**Your instructions:**
Copy out every line of the data exactly.

* start Dataset excerpt *

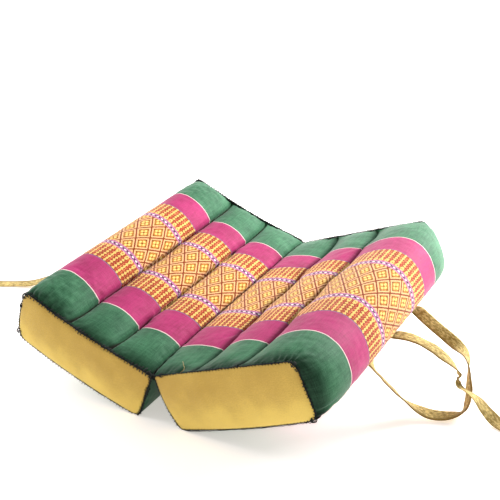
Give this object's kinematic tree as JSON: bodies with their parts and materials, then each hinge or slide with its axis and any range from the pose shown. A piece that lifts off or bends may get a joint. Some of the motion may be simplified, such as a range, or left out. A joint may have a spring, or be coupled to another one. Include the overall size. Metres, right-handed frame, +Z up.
{
  "type": "foldable meditation cushion",
  "caption": "Foldable cushion of two quilted, stuffed halves joined along a fold, lying open in a shallow V, with a carrying loop and tie tapes at its ends.",
  "frame": {"origin": "on the surface that the cushion lies on, under the middle of the outline of its body", "axes": "+Z up, Y along the fold, +X across the fold towards the end with the carrying loop"},
  "size_m": [0.9217, 0.4126, 0.1402],
  "materials": {
    "cover_cloth": "woven cloth with a slight silky sheen, banded green, pink and patterned gold",
    "side_cotton": "plain gold cotton, matt",
    "tape_cotton": "plain olive-gold cotton tape, matt"
  },
  "bodies": {
    "root": {"cushion": "cover_cloth", "gusset_left_front": "side_cotton", "gusset_right_front": "side_cotton", "gusset_left_back": "side_cotton", "gusset_right_back": "side_cotton", "carry_loop": "tape_cotton", "tie_left": "tape_cotton", "tie_right": "tape_cotton"}
  },
  "joints": []
}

* end Dataset excerpt *

**Exercise result:**
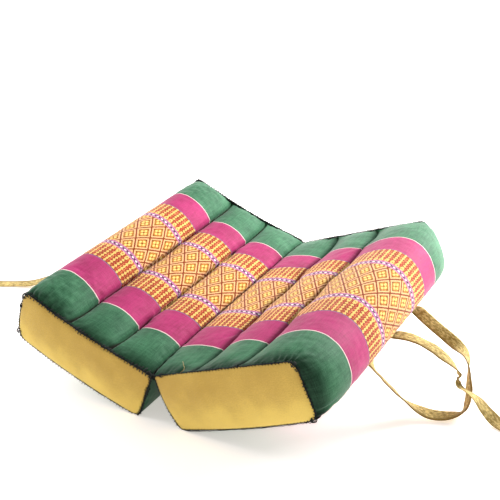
Give this object's kinematic tree as JSON: bodies with their parts and materials, then each hinge or slide with its axis and any range from the pose shown. A piece that lifts off or bends may get a joint. Some of the motion may be simplified, such as a range, or left out. A joint may have a spring, or be coupled to another one. Include the overall size. Metres, right-handed frame, +Z up.
{
  "type": "foldable meditation cushion",
  "caption": "Foldable cushion of two quilted, stuffed halves joined along a fold, lying open in a shallow V, with a carrying loop and tie tapes at its ends.",
  "frame": {"origin": "on the surface that the cushion lies on, under the middle of the outline of its body", "axes": "+Z up, Y along the fold, +X across the fold towards the end with the carrying loop"},
  "size_m": [0.9217, 0.4126, 0.1402],
  "materials": {
    "cover_cloth": "woven cloth with a slight silky sheen, banded green, pink and patterned gold",
    "side_cotton": "plain gold cotton, matt",
    "tape_cotton": "plain olive-gold cotton tape, matt"
  },
  "bodies": {
    "root": {"cushion": "cover_cloth", "gusset_left_front": "side_cotton", "gusset_right_front": "side_cotton", "gusset_left_back": "side_cotton", "gusset_right_back": "side_cotton", "carry_loop": "tape_cotton", "tie_left": "tape_cotton", "tie_right": "tape_cotton"}
  },
  "joints": []
}